What to produce:
Copy verbatim the block of lines in the entries below whose first line contains "# Lying flat, the" and whose last line contains "depsgraph = bpy.context.evaluated_depsgraph_get()". Leave out all other lines.
═══ Entries shown
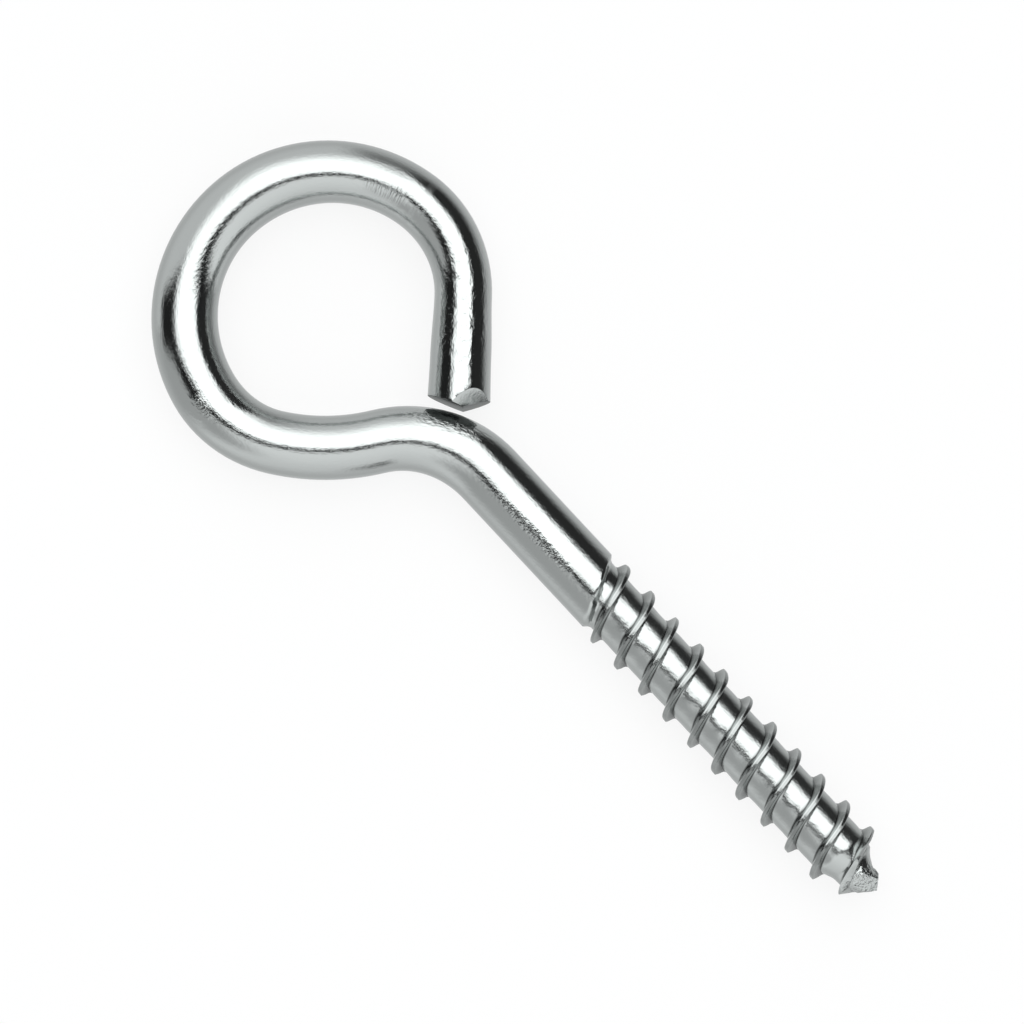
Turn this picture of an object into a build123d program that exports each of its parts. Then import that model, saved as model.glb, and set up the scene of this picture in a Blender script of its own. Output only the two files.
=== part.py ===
from build123d import *
from math import atan2, degrees, sqrt
import os

# A screw eye: one length of zinc-plated steel wire. One end is bent round into
# an eye that stops just short of the neck. The other is rolled with a coarse
# two-start wood thread and pinched off to a blunt point.
#
# Frame: the origin is the centre of the eye's main bend, +X runs along the
# shank to the point and +Z is up. The part lies flat, as it comes to rest on
# the far side of the eye and the first full crest of the thread.

# Wire, in millimetres like every length here
wire_diameter = 5.8
bend_pinch = 0.45          # how much thinner the bends leave the wire, in their own plane
pinch_run = 4.0            # plain shank in which the wire gets back to round

# Bends of the centre line
kink_radius = 9.4
kink_turn = 55.5           # degrees
main_radius = 12.0
main_turn = 156.2
main_start = 100.1         # bearing of the main bend's first point from its centre
shoulder_radius = 9.1
shoulder_turn = 48.0
bottom_radius = 18.7
bottom_turn = 26.2
neck_radius = 9.5

# Sheared end of the wire
end_gap = 0.4              # clearance between the cut edge and the neck
edge_offset = 0.35         # cut edge to the centre line, towards the outside
inner_shear = 18.0         # degrees from square, either side of the edge
outer_shear = 16.0
shear_lean = 4.0           # degrees that the inner cut faces upwards
end_length = 2.3           # edge back to where the wire is whole
corner_back = 1.5          # where the nipped corner starts, back along the crown
corner_side = 34.0         # degrees that it is turned outwards from square
corner_rise = 40.0         # degrees that it faces upwards

# Shank and thread
plain_length = 13.1        # neck to the first crest
thread_length = 33.7       # first crest to the point
starts = 2
crest_spacing = 2.94
crest_rise = 0.36          # crest above the surface of the wire
root_depth = 0.4           # root below it
ridge_rear = 0.55          # foot of the ridge behind its crest, and in front of it
ridge_front = 0.45
crest_half_width = 0.1
rise_back = 1.1            # where the first crest starts to rise, back from its place
rise_length = 2.4          # length in which it reaches its full height
rise_sunk = 0.15           # how deep in the shank it starts
ridge_sunk = 0.3           # how deep in the core every ridge is rooted
shoulder_lean = 25.0       # degrees that the end of the plain shank leans with the thread
shoulder_bevel = 0.35
point_taper = 4.4          # full thread to the point
waist_back = 1.7           # where the taper steepens, back from the point
waist_diameter = 4.9
point_diameter = 0.9

wire_radius = wire_diameter / 2
crest_radius = wire_radius + crest_rise
root_radius = wire_radius - root_depth
lead = starts * crest_spacing


def across(point, heading, pinch):
    """Section of the wire: full height, and pinched in the plane of the bend."""
    plane = Plane(origin=point, x_dir=(0, 0, 1), z_dir=heading)
    return plane * Ellipse(wire_radius, wire_radius - pinch / 2)


def bend(path):
    """A stretch of the wire at the section that its bends have."""
    return sweep(across(path @ 0, path % 0, bend_pinch), path=path)


def ridge(start):
    """The thread's ridge for one start, with its flanks run on into the core."""
    rear_slope = (ridge_rear - crest_half_width) / (crest_radius - root_radius)
    front_slope = (ridge_front - crest_half_width) / (crest_radius - root_radius)
    base = root_radius - ridge_sunk
    rear = crest_half_width + rear_slope * (crest_radius - base)
    front = crest_half_width + front_slope * (crest_radius - base)
    corners = [
        (base, -rear),
        (base, front),
        (crest_radius, crest_half_width),
        (crest_radius, -crest_half_width),
    ]
    profile = Plane.XZ * make_face(Polyline(*corners, close=True))
    first = start * crest_spacing - lead
    path = Helix(lead, thread_length + lead - first, root_radius)
    return Pos(0, 0, first) * sweep(profile, path=path, is_frenet=True)


def bar(radius, start, end):
    """A round bar along the shank."""
    return Pos(0, 0, start) * Cylinder(radius, end - start, align=(Align.CENTER, Align.CENTER, Align.MIN))


# The centre line: the main bend first, then on to the shank and back to the end
main = CenterArc((0, 0), main_radius, main_start, main_turn)
shoulder = JernArc(main @ 1, main % 1, shoulder_radius, shoulder_turn)
bottom = JernArc(shoulder @ 1, shoulder % 1, bottom_radius, bottom_turn)
neck_turn = main_start + main_turn + shoulder_turn + bottom_turn - 270
neck = JernArc(bottom @ 1, bottom % 1, neck_radius, -neck_turn)
kink = JernArc(main @ 0, -(main % 0), kink_radius, -kink_turn)
neck_end, shank_y = (neck @ 1).X, (neck @ 1).Y

ring = bend(main) + bend(kink) + bend(shoulder) + bend(bottom) + bend(neck)

# The last stretch runs straight at the neck and is sheared from both sides, with
# its edge a clearance short of the neck's outer surface. On the leg's own plane,
# X runs along the wire and Y to the outside of the eye.
leg_plane = Plane(origin=kink @ 1, x_dir=kink % 1, z_dir=(0, 0, 1))
neck_centre = leg_plane.to_local_coords(Vector(neck_end, shank_y - neck_radius, 0))
reach = neck_radius + wire_radius - bend_pinch / 2 + end_gap
edge = neck_centre.X - sqrt(reach**2 - (neck_centre.Y - edge_offset) ** 2)
whole = kink @ 1 + (kink % 1) * (edge - end_length)
leg = bend(Line(kink @ 1, whole))
end = bend(Line(whole, kink @ 1 + (kink % 1) * (edge + end_gap)))
cuts = [
    ((edge, edge_offset, 0), -inner_shear, shear_lean),
    ((edge, edge_offset, 0), outer_shear, 0),
    ((edge - corner_back, 0, wire_radius), corner_side, corner_rise),
]
for place, outwards, upwards in cuts:
    facing = Rotation(0, 0, outwards) * Rotation(0, 90 - upwards, 0)
    end = split(end, bisect_by=Plane(leg_plane.location * Pos(place) * facing), keep=Keep.BOTTOM)

# The shank, in a frame with Z along it from the first crest and X in the plane of the
# eye. Its plain part ends in a step that leans with the thread.
first_crest = neck_end + plain_length
along_shank = Plane(origin=(first_crest, shank_y, 0), x_dir=(0, 1, 0), z_dir=(1, 0, 0))
round_from = neck @ 1 + (neck % 1) * pinch_run
easing = loft([across(neck @ 1, neck % 1, bend_pinch), across(round_from, neck % 1, 0)])
step = Plane((0, 0, 0)).rotated((0, -shoulder_lean, 0))
plain = split(bar(wire_radius, pinch_run - plain_length, crest_spacing), bisect_by=step, keep=Keep.BOTTOM)
plain = chamfer(plain.edges().sort_by(Axis.Z)[-1], shoulder_bevel)

# The thread: ridges on a core, inside a blank that rises out of the shank and tapers to
# the point. The blank's two long slopes run on outwards past the crests until they meet.
full_start = rise_length - rise_back
full_end = thread_length - point_taper
rise = (crest_radius - wire_radius + rise_sunk) / rise_length
fall = (crest_radius - waist_diameter / 2) / (point_taper - waist_back)
meet = (rise * full_start + fall * full_end) / (rise + fall)
outline = [
    (0, -rise_back),
    (wire_radius - rise_sunk, -rise_back),
    (crest_radius + rise * (meet - full_start), meet),
    (waist_diameter / 2, thread_length - waist_back),
    (point_diameter / 2, thread_length),
    (0, thread_length),
]
blank = revolve(Plane.XZ * make_face(Polyline(*outline, close=True)), Axis.Z)
core = bar(root_radius, -2 * lead, thread_length + 2 * lead)
thread = core.fuse(*[ridge(start) for start in range(starts)]) & blank
shank = easing + along_shank * (plain + thread)

# Lying flat, the part leans on the far side of the eye and the first full crest
rest_tilt = degrees(atan2(crest_rise, first_crest + crest_spacing + main_radius))
screw_eye = (ring + leg + end + shank).rotate(Axis.Y, -rest_tilt)

os.makedirs("parts", exist_ok=True)
export_step(screw_eye, "parts/screw_eye.step")
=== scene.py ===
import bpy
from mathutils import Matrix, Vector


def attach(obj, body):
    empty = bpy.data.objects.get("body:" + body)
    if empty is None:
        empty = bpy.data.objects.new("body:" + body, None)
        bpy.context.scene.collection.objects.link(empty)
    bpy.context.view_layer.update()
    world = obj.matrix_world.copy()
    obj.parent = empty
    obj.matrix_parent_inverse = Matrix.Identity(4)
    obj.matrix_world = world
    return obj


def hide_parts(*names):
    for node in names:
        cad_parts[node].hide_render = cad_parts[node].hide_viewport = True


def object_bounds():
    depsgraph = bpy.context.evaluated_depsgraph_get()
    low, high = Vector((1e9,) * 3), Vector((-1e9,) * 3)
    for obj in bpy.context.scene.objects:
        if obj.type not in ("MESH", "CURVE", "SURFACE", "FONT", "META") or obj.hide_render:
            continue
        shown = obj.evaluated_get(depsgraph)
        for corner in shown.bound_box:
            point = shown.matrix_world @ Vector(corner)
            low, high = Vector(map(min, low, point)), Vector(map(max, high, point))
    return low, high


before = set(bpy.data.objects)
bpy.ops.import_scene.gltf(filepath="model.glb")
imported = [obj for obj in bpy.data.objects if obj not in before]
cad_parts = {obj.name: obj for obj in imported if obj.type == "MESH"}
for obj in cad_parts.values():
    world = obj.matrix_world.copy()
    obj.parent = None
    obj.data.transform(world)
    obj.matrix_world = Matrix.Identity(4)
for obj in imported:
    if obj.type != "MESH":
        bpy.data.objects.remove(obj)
cadLow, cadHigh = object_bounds()
print("frame loaded")

import math

import bmesh
import bpy
from mathutils import Matrix, Vector, noise

scene = bpy.context.scene
mm = 0.001
hair = 1e-5                    # mm, a distance that counts as none

# The wire: its sizes and the bends of its centre line, in mm and degrees.
# The eye is walked from the top of the main bend, both ways.
wire = {
    "radius": 2.9,
    "segments": 96,            # round the wire
    "step": 0.6,               # between rings along it
    "main": (12.0, 156.2),     # radius and turn of each bend
    "mainStart": 100.1,        # bearing of its first point from its centre
    "shoulder": (9.1, 48.0),
    "bottom": (18.7, 26.2),
    "neck": (9.5, -60.5),
    "kink": (9.4, -55.5),
    "legLength": 12.0,         # the straight stretch after the kink, uncut
    "legPinchAt": 0.4,         # where along the leg its own pinch is reached, as a share
    "edgeAt": 9.43,            # cut edge, from the end of the kink
    "edgeOut": 0.35,           # and towards the outside of the eye
    "cutTurns": (-18.0, 16.0), # how far the two cuts are turned from square
    "cutLean": 4.5,            # how far both face upwards
    "cornerBack": 0.98,        # where the nipped corner starts on the crown, back from the edge
    "cornerIn": 0.36,          # and towards the inside of the eye
    "cornerTurn": 42.0,
    "cornerLean": 46.0,
    "cutAhead": 0.5,           # middle of what the cuts work on, ahead of the edge, and its radius
    "cutReach": 4.5,
    "edgeBevel": 0.1,          # round all the cuts' edges that lie this near to the cut edge
    "bevelReach": 4.0,
    "crease": 38.0,            # edges that turn more than this stay sharp
    "restTilt": -0.4446,       # the eye lies on its far side
}
plateSlot, steelSlot = 0, 1    # the mesh's two materials

# How much thinner the wire is in the plane of the eye: at its top, and then where each stretch ends
pinches = {
    "top": 0.8, "left": 0.45, "lowerLeft": 0.25, "bottom": 0.5, "neck": 0.5, "shank": 0.0,
    "kink": 1.05, "leg": 0.75, "end": 0.45,
}


def shade(bm):
    for face in bm.faces:
        face.smooth = True
    for edge in bm.edges:
        if len(edge.link_faces) == 2 and edge.calc_face_angle(0) > math.radians(wire["crease"]):
            edge.smooth = False


def ease(t):
    t = min(max(t, 0.0), 1.0)
    return t * t * (3 - 2 * t)


def once(items):
    # Each of them once, in their own order
    return list(dict.fromkeys(items))


def nextRing(bm, ring):
    # Extrudes a ring of edges in place, and gives the new ring and its vertices
    made = bmesh.ops.extrude_edge_only(bm, edges=ring)["geom"]
    verts = [g for g in made if isinstance(g, bmesh.types.BMVert)]
    known = set(verts)
    edges = [g for g in made if isinstance(g, bmesh.types.BMEdge)
             and g.verts[0] in known and g.verts[1] in known]
    return edges, verts


def thin(bm, verts, walk, pinch):
    # Rescales a ring across the wire, in the plane of the eye, from the last pinch to this one
    sideways = Matrix.Rotation(walk["heading"], 4, "Z")
    place = Matrix.Translation(walk["at"]) @ sideways
    full = 2 * wire["radius"]
    ratio = (full - pinch) / (full - walk["pinch"])
    bmesh.ops.scale(bm, vec=(1, ratio, 1), space=place.inverted(), verts=verts)
    walk["pinch"] = pinch


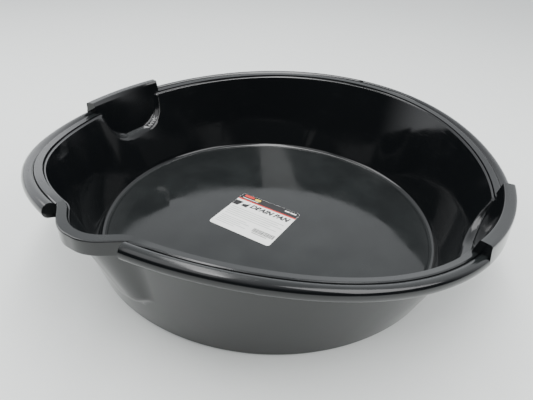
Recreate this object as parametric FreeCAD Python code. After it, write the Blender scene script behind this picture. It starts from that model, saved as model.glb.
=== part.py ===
══════
Task output:
# Lying flat, the part leans on the far side of the eye and the first full crest
rest_tilt = degrees(atan2(crest_rise, first_crest + crest_spacing + main_radius))
screw_eye = (ring + leg + end + shank).rotate(Axis.Y, -rest_tilt)

os.makedirs("parts", exist_ok=True)
export_step(screw_eye, "parts/screw_eye.step")
=== scene.py ===
import bpy
from mathutils import Matrix, Vector


def attach(obj, body):
    empty = bpy.data.objects.get("body:" + body)
    if empty is None:
        empty = bpy.data.objects.new("body:" + body, None)
        bpy.context.scene.collection.objects.link(empty)
    bpy.context.view_layer.update()
    world = obj.matrix_world.copy()
    obj.parent = empty
    obj.matrix_parent_inverse = Matrix.Identity(4)
    obj.matrix_world = world
    return obj


def hide_parts(*names):
    for node in names:
        cad_parts[node].hide_render = cad_parts[node].hide_viewport = True


def object_bounds():
    depsgraph = bpy.context.evaluated_depsgraph_get()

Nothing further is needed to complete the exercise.